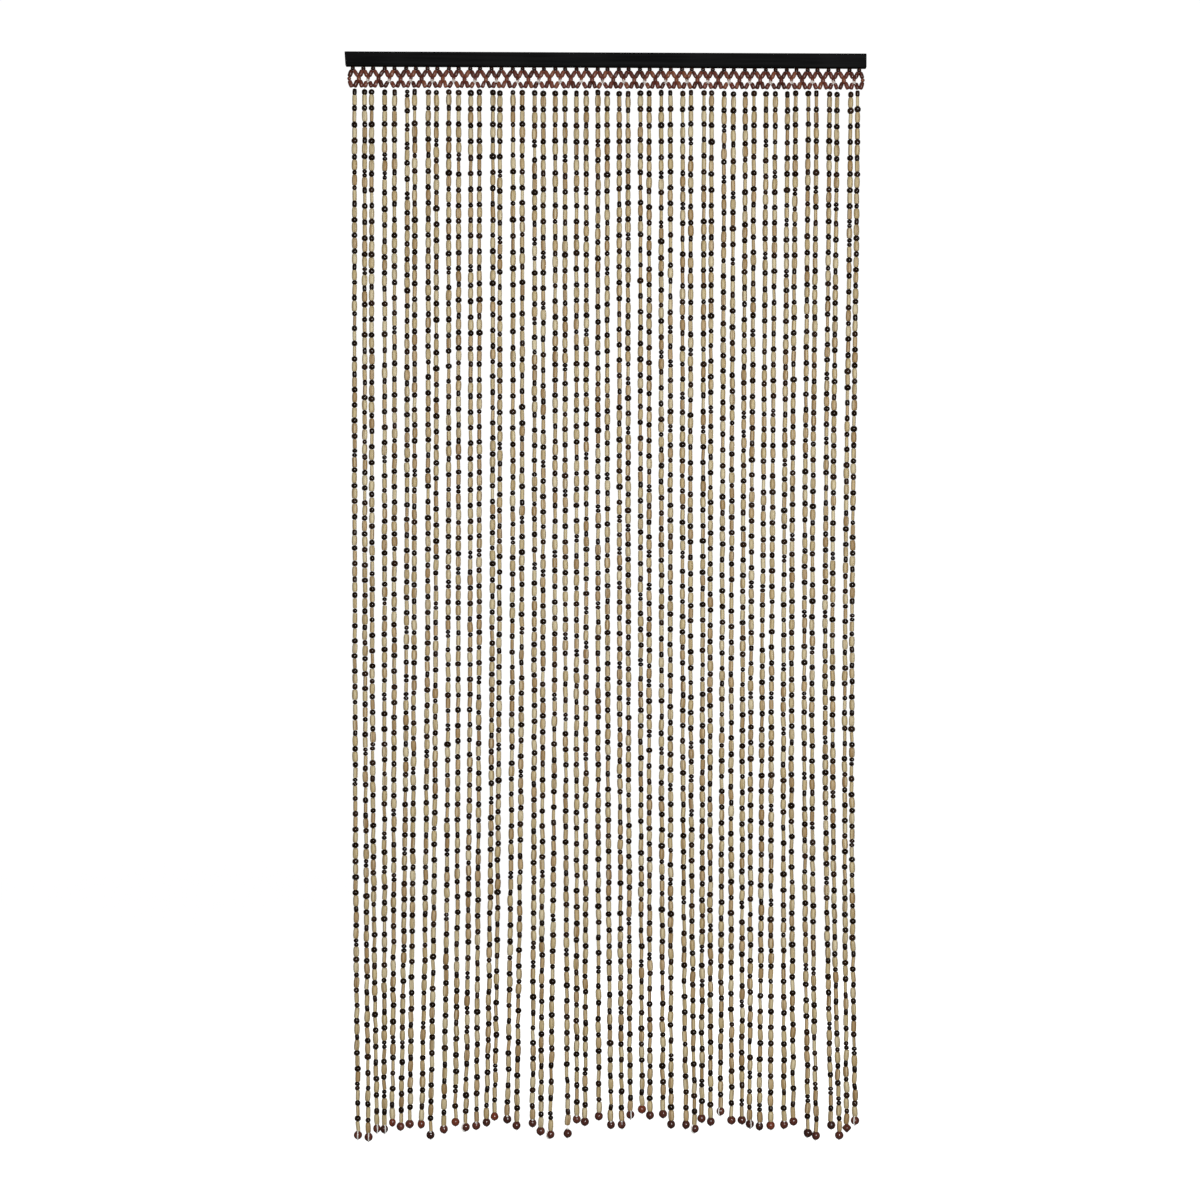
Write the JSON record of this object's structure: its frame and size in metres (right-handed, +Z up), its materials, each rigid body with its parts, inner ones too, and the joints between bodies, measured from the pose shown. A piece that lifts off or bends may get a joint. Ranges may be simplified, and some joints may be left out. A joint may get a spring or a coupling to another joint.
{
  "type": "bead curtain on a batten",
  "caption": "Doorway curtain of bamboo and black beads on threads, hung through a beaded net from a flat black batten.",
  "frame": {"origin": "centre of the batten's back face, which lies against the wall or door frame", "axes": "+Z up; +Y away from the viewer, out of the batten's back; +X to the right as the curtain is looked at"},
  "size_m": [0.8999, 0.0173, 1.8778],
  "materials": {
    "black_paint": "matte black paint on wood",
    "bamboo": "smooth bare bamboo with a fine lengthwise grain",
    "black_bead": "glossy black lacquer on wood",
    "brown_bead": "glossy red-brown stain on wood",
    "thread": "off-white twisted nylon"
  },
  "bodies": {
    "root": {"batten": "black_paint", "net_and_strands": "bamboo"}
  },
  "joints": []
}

· · · · ·

Written instruction
Look through the material and copy each line that has "with".

Result of the exercise
Write the JSON record of this object's structure: its frame and size in metres (right-handed, +Z up), its materials, each rigid body with its parts, inner ones too, and the joints between bodies, measured from the pose shown. A piece that lifts off or bends may get a joint. Ranges may be simplified, and some joints may be left out. A joint may get a spring or a coupling to another joint.
    "bamboo": "smooth bare bamboo with a fine lengthwise grain",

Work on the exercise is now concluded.